Both Hebrew and Greek terms carry much more that existential dimension of meaning anyway than they do the absolute overtones that we have come to associate with the term perfect.  From the biblical perspective, "perfect" describes something that functions as it was intended to function or of someone who acts appropriately (note that in Romans 12:2, the Greek term "perfect," teleion, is used with "good" and "acceptable"). And of course for Wesley, perfect was always qualified with the category of love, so that any perfection of which he spoke was in the context of loving God and neighbor. That is why the true Wesleyan concept is perfect love, never perfection as a general category.
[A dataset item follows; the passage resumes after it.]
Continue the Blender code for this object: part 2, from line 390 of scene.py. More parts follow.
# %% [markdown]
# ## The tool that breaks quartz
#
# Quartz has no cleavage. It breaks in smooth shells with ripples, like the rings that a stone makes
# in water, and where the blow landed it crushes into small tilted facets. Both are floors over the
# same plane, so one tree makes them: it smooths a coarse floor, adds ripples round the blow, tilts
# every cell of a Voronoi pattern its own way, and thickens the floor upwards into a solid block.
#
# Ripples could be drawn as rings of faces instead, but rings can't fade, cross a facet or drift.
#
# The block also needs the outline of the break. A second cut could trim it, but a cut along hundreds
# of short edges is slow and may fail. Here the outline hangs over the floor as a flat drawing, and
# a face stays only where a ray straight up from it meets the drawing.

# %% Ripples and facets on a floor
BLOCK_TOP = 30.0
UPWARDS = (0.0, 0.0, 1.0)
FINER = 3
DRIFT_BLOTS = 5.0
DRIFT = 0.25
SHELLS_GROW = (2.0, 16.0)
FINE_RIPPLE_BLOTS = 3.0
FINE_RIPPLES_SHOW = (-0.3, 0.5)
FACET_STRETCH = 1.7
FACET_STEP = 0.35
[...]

Wesley himself fought against the concept of perfectionism, and the accusation leveled at him by many Calvinists that he promoted it. Wesley did not, but sadly, that strand entered the American Holiness tradition later and we have been struggling with a tendency toward perfectionism ever since. We do not, as Wesleyans, believe in a perfectionism that translates into "without error." But we do believe in being perfected in love in which we are transformed as a result of God’s grace into mature, growing, and healthy Christians governed by love rather than self-interest. That is all Wesley ever meant by "perfect," and I am convinced that is the meaning in Scripture, most especially in the Sermon on the Mount in Matthew (5:48).  That is why I think Jesus' command is more than an impossible goal for which we struggle in vain strive. It is the very achievable goal of all Christian living, as God enables us with his strength (cf. Phil 4:13).